> _Objective_:
Everything in the listing should be restated word for word.

##### Information supplied #####

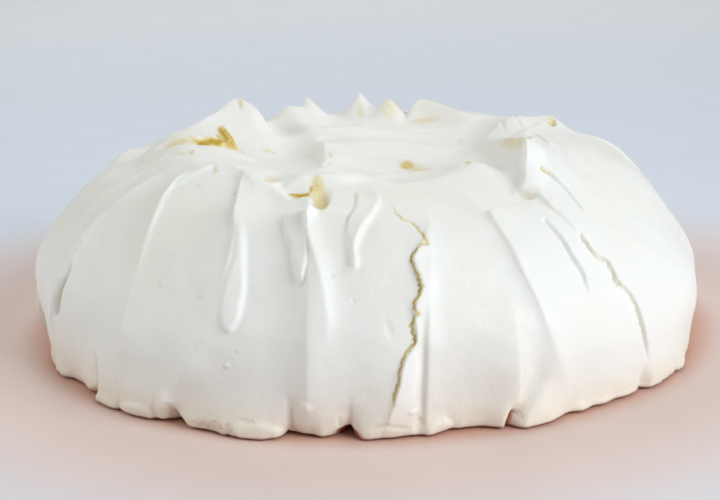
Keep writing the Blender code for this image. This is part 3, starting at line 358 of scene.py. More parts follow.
# Uneven strokes of the back, between these angles: least and most of the lean of each, the arcs of its
# top and foot, its height, and its steep and easy reach, then how often the left side is the steep one,
# the bend, the angle to the next stroke and the hollow between them
BACK_SEED = 11
BACK_FROM = 14
BACK_TO = 160
BACK_SPANS = ((-5, 5), (74, 92), (0, 14), (1.2, 3), (1.2, 2.4), (5, 13))
BACK_LEFT_STEEP = 0.7
BACK_BEND = (-2.5, 2.5)
BACK_GAP = (13, 23)
BACK_HOLLOWS = (0.6, 1.8)

# Stations of a back stroke: shares of its lean, bend, top, foot and height, and of its left reach
BACK_SHAPE = (
    (1, 0, 1, 0, 0, 1), (0.8, 0, 0.86, 0, 1, 1), (0.4, 1, 0.55, 0, 0.9, 1), (0, 1, 0.3, 1, 0.7, 1.4),
    (-0.3, 0, 0, 1, 0, 1.6),
)

# Folds of the crown, drawn in plan: x, y, height, and how far each reaches to the left and the right
# of its run. The crown's shapes come in between these arcs, and each line counts as far away as this
# many times its reach.
CROWN_START = (54, 68)
FOLD_REACH = 5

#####

> _Response below_:
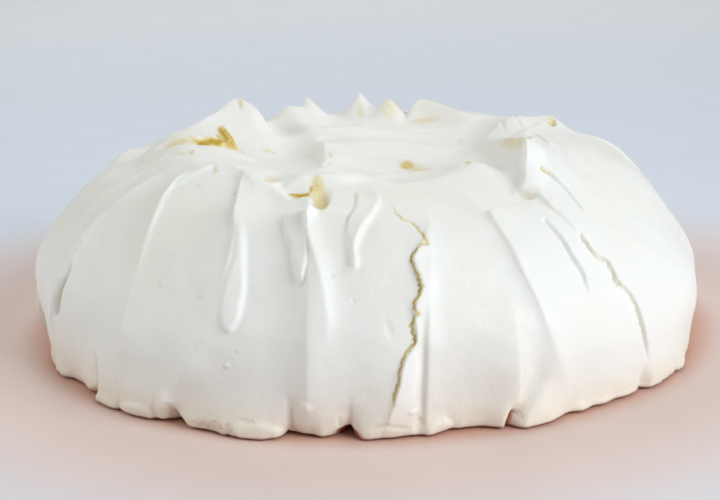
Keep writing the Blender code for this image. This is part 3, starting at line 358 of scene.py. More parts follow.
# Uneven strokes of the back, between these angles: least and most of the lean of each, the arcs of its
# top and foot, its height, and its steep and easy reach, then how often the left side is the steep one,
# the bend, the angle to the next stroke and the hollow between them
BACK_SEED = 11
BACK_FROM = 14
BACK_TO = 160
BACK_SPANS = ((-5, 5), (74, 92), (0, 14), (1.2, 3), (1.2, 2.4), (5, 13))
BACK_LEFT_STEEP = 0.7
BACK_BEND = (-2.5, 2.5)
BACK_GAP = (13, 23)
BACK_HOLLOWS = (0.6, 1.8)

# Stations of a back stroke: shares of its lean, bend, top, foot and height, and of its left reach
BACK_SHAPE = (
    (1, 0, 1, 0, 0, 1), (0.8, 0, 0.86, 0, 1, 1), (0.4, 1, 0.55, 0, 0.9, 1), (0, 1, 0.3, 1, 0.7, 1.4),
    (-0.3, 0, 0, 1, 0, 1.6),
)

# Folds of the crown, drawn in plan: x, y, height, and how far each reaches to the left and the right
# of its run. The crown's shapes come in between these arcs, and each line counts as far away as this
# many times its reach.
CROWN_START = (54, 68)
FOLD_REACH = 5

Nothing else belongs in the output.